## [YOUR INSTRUCTIONS]
Quote verbatim the span of lines that begins the listing below and closes with the line containing "return RIB_H *".

****

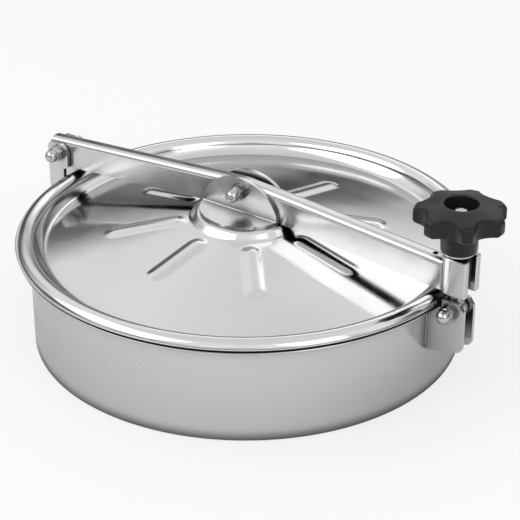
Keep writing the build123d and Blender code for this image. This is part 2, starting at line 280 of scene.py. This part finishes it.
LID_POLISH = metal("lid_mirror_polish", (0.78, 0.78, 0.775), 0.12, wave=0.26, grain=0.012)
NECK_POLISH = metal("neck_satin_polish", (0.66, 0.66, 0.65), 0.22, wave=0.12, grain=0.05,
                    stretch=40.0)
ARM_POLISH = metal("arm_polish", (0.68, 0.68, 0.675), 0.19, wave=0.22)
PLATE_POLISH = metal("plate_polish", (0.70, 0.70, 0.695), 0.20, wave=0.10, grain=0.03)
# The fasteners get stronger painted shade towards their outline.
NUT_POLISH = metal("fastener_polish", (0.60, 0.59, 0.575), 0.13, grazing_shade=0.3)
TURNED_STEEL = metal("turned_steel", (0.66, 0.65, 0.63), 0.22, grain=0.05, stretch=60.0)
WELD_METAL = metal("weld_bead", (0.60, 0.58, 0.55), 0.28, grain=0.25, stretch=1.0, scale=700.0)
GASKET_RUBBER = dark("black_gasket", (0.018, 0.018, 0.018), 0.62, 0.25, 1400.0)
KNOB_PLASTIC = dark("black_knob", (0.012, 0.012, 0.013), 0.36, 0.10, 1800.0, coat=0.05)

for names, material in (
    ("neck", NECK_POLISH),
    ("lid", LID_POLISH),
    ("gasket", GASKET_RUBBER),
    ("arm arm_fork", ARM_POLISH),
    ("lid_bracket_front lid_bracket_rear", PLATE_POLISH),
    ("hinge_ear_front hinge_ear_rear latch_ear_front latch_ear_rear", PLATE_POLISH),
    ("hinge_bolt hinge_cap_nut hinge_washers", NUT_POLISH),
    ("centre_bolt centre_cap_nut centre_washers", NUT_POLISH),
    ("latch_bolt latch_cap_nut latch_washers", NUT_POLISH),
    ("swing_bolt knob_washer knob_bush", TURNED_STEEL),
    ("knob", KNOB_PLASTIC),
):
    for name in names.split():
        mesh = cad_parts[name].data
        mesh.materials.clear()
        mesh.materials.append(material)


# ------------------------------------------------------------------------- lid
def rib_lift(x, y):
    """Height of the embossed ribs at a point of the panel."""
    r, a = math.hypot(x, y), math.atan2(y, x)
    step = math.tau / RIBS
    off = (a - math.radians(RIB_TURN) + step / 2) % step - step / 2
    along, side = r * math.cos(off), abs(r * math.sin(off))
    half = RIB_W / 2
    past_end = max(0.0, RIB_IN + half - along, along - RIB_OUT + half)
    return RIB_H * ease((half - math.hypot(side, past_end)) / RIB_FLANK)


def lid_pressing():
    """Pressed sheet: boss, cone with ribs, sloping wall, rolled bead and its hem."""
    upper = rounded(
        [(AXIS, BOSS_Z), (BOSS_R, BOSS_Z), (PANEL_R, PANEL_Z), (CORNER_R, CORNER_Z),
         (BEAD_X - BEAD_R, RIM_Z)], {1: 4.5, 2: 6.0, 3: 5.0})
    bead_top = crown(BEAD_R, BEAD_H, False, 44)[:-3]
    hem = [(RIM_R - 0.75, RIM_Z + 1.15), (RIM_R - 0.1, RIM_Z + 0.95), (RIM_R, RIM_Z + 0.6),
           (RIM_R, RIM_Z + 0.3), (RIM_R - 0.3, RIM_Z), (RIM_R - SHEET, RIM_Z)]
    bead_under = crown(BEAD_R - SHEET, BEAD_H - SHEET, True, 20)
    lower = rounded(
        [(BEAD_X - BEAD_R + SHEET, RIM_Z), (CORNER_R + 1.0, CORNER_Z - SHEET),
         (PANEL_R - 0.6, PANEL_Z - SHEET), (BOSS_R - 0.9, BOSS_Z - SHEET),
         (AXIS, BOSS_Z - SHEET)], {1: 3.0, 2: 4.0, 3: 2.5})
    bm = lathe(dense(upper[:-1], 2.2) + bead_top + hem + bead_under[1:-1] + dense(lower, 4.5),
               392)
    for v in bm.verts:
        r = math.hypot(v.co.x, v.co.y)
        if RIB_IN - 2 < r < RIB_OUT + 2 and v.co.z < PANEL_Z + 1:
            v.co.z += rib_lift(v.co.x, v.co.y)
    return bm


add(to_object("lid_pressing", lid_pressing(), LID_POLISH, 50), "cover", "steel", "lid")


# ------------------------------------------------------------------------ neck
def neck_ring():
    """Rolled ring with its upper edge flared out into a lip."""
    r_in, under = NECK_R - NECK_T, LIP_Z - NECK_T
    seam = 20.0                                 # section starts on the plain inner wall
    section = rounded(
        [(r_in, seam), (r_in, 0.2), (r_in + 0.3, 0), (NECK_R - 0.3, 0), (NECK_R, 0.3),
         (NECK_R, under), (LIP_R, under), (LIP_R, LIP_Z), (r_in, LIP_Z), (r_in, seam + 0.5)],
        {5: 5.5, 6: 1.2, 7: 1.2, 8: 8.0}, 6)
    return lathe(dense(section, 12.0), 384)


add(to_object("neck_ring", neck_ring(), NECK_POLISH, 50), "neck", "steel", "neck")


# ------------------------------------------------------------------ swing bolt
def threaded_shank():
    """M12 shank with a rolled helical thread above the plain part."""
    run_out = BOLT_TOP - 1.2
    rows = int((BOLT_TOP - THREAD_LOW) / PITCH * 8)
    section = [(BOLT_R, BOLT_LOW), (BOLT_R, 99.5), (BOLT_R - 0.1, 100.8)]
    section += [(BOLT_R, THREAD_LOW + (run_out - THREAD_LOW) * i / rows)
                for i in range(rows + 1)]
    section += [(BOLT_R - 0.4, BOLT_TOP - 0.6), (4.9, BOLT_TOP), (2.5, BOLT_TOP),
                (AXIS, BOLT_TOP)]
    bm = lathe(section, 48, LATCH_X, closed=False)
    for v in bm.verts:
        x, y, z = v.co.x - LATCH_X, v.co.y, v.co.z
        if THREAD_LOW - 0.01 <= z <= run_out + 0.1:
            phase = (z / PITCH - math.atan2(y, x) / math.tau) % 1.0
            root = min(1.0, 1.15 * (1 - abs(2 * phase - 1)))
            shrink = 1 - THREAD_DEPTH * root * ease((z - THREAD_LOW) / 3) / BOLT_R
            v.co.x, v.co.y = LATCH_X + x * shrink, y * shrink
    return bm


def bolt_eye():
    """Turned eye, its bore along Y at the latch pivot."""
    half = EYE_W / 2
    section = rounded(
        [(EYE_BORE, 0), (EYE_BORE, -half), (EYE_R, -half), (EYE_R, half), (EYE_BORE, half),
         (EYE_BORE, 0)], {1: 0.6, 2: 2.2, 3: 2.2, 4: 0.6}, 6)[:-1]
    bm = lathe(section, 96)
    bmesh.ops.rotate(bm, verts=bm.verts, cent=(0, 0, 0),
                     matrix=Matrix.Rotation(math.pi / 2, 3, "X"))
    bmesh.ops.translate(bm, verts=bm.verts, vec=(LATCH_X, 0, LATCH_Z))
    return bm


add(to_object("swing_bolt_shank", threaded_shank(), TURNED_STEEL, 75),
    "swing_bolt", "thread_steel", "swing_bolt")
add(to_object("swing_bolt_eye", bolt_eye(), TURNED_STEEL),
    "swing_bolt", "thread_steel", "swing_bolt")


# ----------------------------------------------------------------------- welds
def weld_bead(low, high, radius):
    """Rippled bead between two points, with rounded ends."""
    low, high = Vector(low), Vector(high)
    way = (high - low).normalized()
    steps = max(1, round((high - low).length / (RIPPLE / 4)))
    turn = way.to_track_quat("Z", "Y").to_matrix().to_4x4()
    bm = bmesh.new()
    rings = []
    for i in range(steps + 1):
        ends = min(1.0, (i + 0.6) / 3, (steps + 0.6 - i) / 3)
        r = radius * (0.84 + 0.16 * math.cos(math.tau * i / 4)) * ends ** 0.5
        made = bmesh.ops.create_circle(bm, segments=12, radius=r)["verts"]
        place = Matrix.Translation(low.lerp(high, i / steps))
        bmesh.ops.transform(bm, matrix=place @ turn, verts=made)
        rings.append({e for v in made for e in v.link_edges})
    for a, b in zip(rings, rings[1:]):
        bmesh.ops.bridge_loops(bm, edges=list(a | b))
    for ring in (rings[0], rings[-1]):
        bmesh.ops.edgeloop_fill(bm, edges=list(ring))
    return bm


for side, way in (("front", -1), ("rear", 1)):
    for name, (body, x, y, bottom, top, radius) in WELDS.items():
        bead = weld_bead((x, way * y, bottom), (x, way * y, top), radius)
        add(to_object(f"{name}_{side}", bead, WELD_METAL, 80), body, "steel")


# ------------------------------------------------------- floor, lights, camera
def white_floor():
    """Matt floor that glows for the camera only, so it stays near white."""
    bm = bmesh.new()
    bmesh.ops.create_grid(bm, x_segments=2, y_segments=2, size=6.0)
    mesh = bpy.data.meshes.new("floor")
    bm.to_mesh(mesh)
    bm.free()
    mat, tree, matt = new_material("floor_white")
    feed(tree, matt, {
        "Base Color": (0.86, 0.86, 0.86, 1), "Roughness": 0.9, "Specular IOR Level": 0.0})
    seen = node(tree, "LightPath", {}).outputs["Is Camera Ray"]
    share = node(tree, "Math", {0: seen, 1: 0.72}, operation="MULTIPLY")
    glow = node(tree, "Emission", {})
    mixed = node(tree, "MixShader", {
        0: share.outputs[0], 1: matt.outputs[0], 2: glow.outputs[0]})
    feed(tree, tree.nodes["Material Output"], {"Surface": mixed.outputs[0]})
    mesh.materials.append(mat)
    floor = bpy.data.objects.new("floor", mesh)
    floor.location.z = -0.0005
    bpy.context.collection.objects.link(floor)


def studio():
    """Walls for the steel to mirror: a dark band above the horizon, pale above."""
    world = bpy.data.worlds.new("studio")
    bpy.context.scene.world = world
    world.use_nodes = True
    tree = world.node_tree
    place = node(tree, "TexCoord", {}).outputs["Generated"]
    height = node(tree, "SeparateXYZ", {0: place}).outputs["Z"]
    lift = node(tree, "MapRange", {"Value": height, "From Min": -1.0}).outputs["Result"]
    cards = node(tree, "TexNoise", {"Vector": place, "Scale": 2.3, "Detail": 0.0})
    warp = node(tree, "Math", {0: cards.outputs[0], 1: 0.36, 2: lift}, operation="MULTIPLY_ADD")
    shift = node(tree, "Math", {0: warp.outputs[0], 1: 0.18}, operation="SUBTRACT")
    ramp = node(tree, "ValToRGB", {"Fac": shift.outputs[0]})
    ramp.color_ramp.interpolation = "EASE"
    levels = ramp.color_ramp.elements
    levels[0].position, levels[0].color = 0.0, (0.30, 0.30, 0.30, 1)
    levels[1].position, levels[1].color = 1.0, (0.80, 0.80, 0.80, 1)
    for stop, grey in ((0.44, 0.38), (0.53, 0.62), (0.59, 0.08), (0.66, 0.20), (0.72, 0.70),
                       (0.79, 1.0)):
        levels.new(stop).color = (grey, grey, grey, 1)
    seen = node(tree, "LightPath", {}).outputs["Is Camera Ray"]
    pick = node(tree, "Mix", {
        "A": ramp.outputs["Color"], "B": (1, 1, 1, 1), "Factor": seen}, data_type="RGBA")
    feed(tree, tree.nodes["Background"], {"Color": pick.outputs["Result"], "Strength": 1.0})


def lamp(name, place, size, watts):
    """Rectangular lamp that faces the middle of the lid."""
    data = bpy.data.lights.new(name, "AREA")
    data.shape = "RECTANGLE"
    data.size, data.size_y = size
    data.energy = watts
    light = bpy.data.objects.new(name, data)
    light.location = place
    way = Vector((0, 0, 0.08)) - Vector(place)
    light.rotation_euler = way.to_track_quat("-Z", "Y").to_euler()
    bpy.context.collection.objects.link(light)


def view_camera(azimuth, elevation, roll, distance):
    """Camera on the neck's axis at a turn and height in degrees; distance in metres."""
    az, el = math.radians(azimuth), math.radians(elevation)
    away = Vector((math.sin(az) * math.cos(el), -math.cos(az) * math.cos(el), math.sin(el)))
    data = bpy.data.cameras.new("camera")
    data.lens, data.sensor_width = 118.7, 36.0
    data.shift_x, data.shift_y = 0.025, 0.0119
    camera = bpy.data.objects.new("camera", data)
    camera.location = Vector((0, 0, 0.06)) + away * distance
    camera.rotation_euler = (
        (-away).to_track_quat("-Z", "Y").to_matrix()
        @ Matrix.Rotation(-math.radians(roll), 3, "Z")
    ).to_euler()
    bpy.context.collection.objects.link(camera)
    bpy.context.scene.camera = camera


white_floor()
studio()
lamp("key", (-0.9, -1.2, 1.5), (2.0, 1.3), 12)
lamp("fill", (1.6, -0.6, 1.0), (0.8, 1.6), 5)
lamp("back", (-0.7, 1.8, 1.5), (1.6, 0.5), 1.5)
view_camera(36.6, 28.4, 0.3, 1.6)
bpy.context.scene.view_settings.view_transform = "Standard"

****

## [TASK OUTPUT]
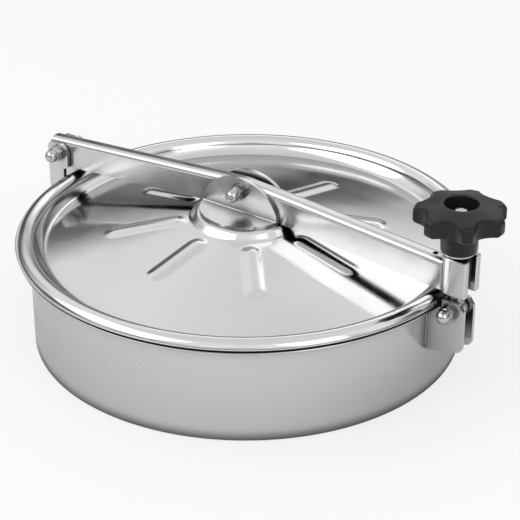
Keep writing the build123d and Blender code for this image. This is part 2, starting at line 280 of scene.py. This part finishes it.
LID_POLISH = metal("lid_mirror_polish", (0.78, 0.78, 0.775), 0.12, wave=0.26, grain=0.012)
NECK_POLISH = metal("neck_satin_polish", (0.66, 0.66, 0.65), 0.22, wave=0.12, grain=0.05,
                    stretch=40.0)
ARM_POLISH = metal("arm_polish", (0.68, 0.68, 0.675), 0.19, wave=0.22)
PLATE_POLISH = metal("plate_polish", (0.70, 0.70, 0.695), 0.20, wave=0.10, grain=0.03)
# The fasteners get stronger painted shade towards their outline.
NUT_POLISH = metal("fastener_polish", (0.60, 0.59, 0.575), 0.13, grazing_shade=0.3)
TURNED_STEEL = metal("turned_steel", (0.66, 0.65, 0.63), 0.22, grain=0.05, stretch=60.0)
WELD_METAL = metal("weld_bead", (0.60, 0.58, 0.55), 0.28, grain=0.25, stretch=1.0, scale=700.0)
GASKET_RUBBER = dark("black_gasket", (0.018, 0.018, 0.018), 0.62, 0.25, 1400.0)
KNOB_PLASTIC = dark("black_knob", (0.012, 0.012, 0.013), 0.36, 0.10, 1800.0, coat=0.05)

for names, material in (
    ("neck", NECK_POLISH),
    ("lid", LID_POLISH),
    ("gasket", GASKET_RUBBER),
    ("arm arm_fork", ARM_POLISH),
    ("lid_bracket_front lid_bracket_rear", PLATE_POLISH),
    ("hinge_ear_front hinge_ear_rear latch_ear_front latch_ear_rear", PLATE_POLISH),
    ("hinge_bolt hinge_cap_nut hinge_washers", NUT_POLISH),
    ("centre_bolt centre_cap_nut centre_washers", NUT_POLISH),
    ("latch_bolt latch_cap_nut latch_washers", NUT_POLISH),
    ("swing_bolt knob_washer knob_bush", TURNED_STEEL),
    ("knob", KNOB_PLASTIC),
):
    for name in names.split():
        mesh = cad_parts[name].data
        mesh.materials.clear()
        mesh.materials.append(material)


# ------------------------------------------------------------------------- lid
def rib_lift(x, y):
    """Height of the embossed ribs at a point of the panel."""
    r, a = math.hypot(x, y), math.atan2(y, x)
    step = math.tau / RIBS
    off = (a - math.radians(RIB_TURN) + step / 2) % step - step / 2
    along, side = r * math.cos(off), abs(r * math.sin(off))
    half = RIB_W / 2
    past_end = max(0.0, RIB_IN + half - along, along - RIB_OUT + half)
    return RIB_H * ease((half - math.hypot(side, past_end)) / RIB_FLANK)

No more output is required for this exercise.